-- Given exercise --
Repeat each line exactly, leaving nothing out.

-- Data --

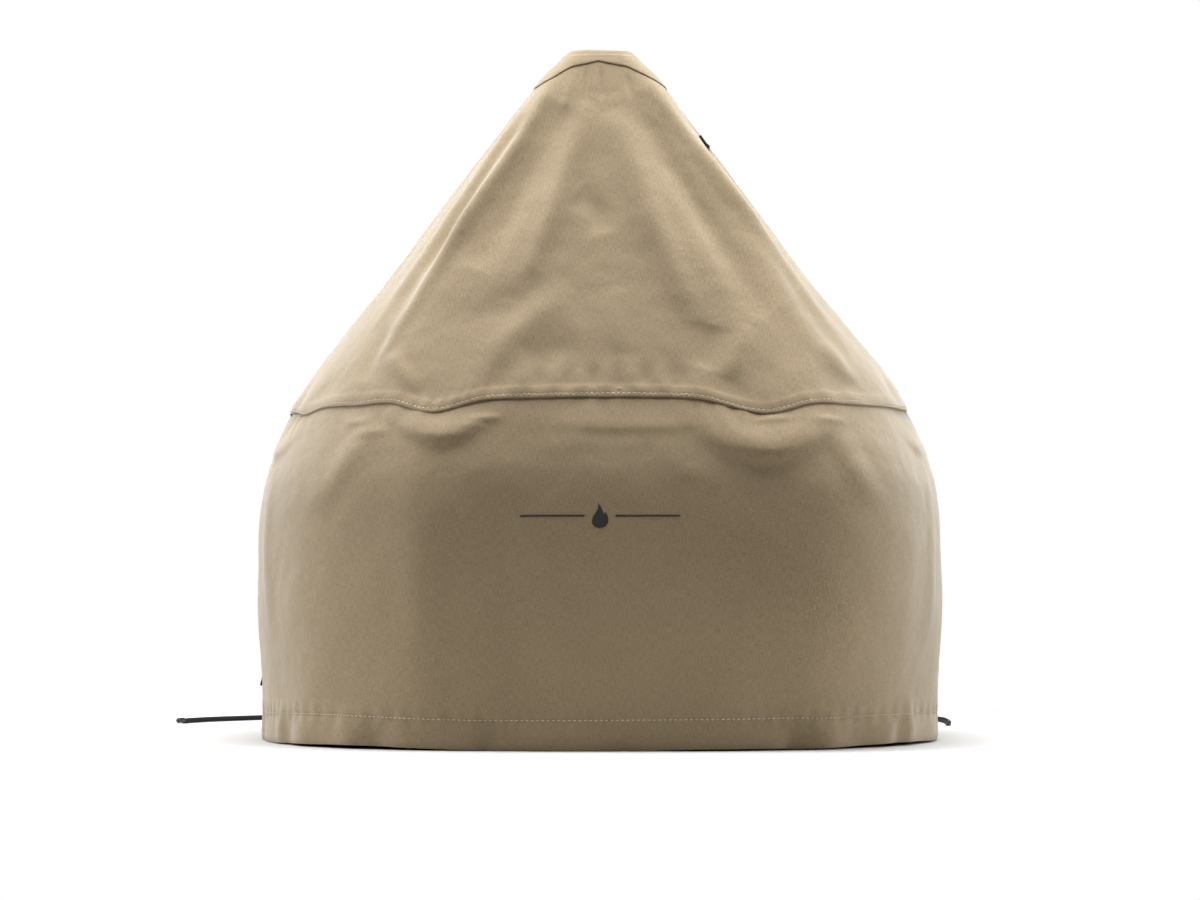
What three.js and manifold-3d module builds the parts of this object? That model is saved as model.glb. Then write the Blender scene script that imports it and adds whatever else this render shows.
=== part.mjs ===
// Fitted grill cover: a draped woven shell in panels, with a drawcord hem.
// Millimetres, +Z up, front towards -Y, origin on the floor under the middle of the hem.

import * as THREE from 'three';
import { mergeVertices } from 'three/addons/utils/BufferGeometryUtils.js';
import Module from 'manifold-3d';

const wasm = await Module();
wasm.setup();

// Overall size of the shell on the oven.
const COVER_WIDTH = 735;
const COVER_DEPTH = 700;
const COVER_HEIGHT = 735;

// Levels of the side profile: two from the floor, the others down from the waist seam.
const HEM_HEIGHT = 32;
const WAIST_HEIGHT = 353;
const FULL_DROP = 143;
const SHOULDER_DROP = 85;
const BEND_DROP = 51;

// How far the profile lies inside the widest section at those levels.
const HEM_INSET = 6;
const SHOULDER_INSET = 4.5;
const BEND_INSET = 16;
const WAIST_INSET = 38;

// Crown at the top of the cone, which stands forward of the middle.
const CROWN_WIDTH = 100;
const CROWN_DEPTH = 98;
const CROWN_FORWARD = 70;
const CROWN_RISE = 15;
const CROWN_EASE = 1;
const LIP_DROP_SIDE = 20;
const LIP_DROP_FRONT = 8;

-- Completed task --
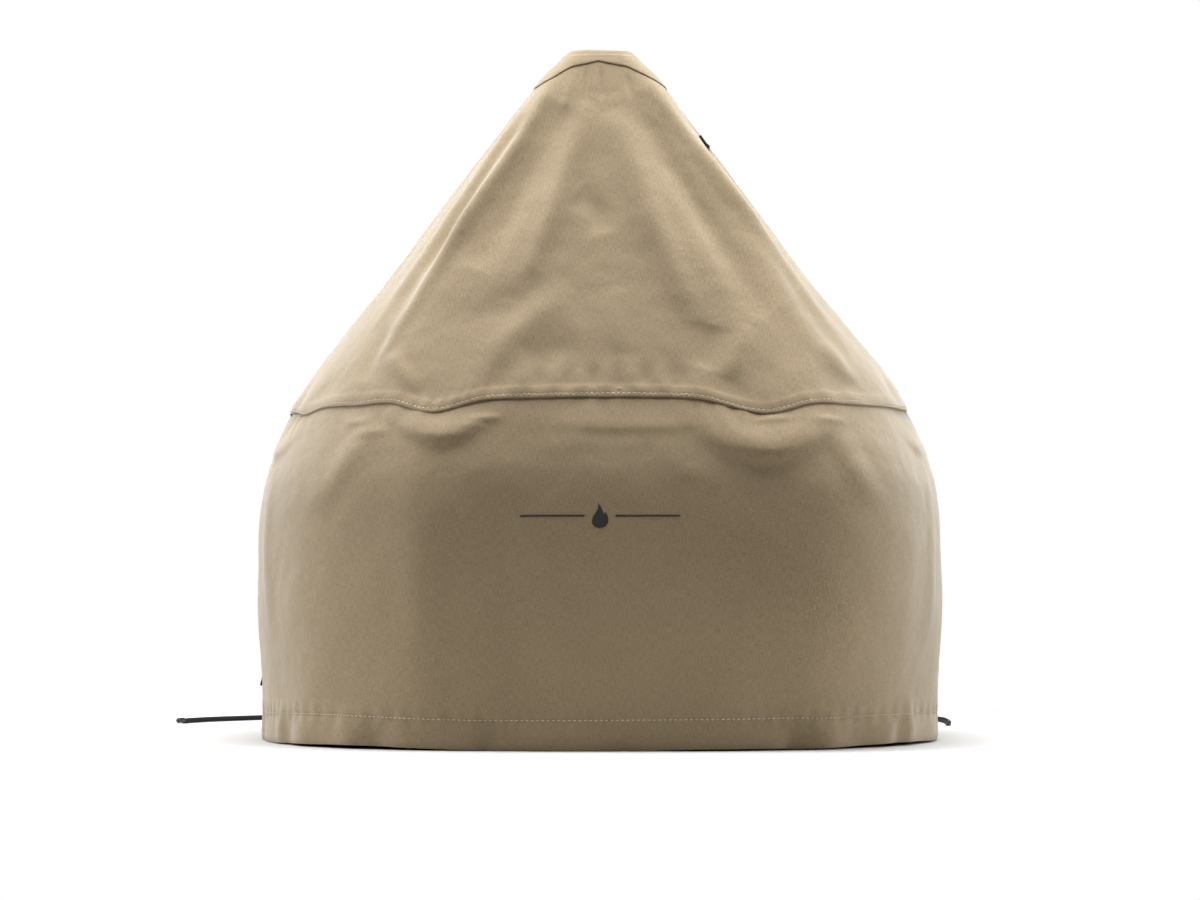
What three.js and manifold-3d module builds the parts of this object? That model is saved as model.glb. Then write the Blender scene script that imports it and adds whatever else this render shows.
=== part.mjs ===
// Fitted grill cover: a draped woven shell in panels, with a drawcord hem.
// Millimetres, +Z up, front towards -Y, origin on the floor under the middle of the hem.

import * as THREE from 'three';
import { mergeVertices } from 'three/addons/utils/BufferGeometryUtils.js';
import Module from 'manifold-3d';

const wasm = await Module();
wasm.setup();

// Overall size of the shell on the oven.
const COVER_WIDTH = 735;
const COVER_DEPTH = 700;
const COVER_HEIGHT = 735;

// Levels of the side profile: two from the floor, the others down from the waist seam.
const HEM_HEIGHT = 32;
const WAIST_HEIGHT = 353;
const FULL_DROP = 143;
const SHOULDER_DROP = 85;
const BEND_DROP = 51;

// How far the profile lies inside the widest section at those levels.
const HEM_INSET = 6;
const SHOULDER_INSET = 4.5;
const BEND_INSET = 16;
const WAIST_INSET = 38;

// Crown at the top of the cone, which stands forward of the middle.
const CROWN_WIDTH = 100;
const CROWN_DEPTH = 98;
const CROWN_FORWARD = 70;
const CROWN_RISE = 15;
const CROWN_EASE = 1;
const LIP_DROP_SIDE = 20;
const LIP_DROP_FRONT = 8;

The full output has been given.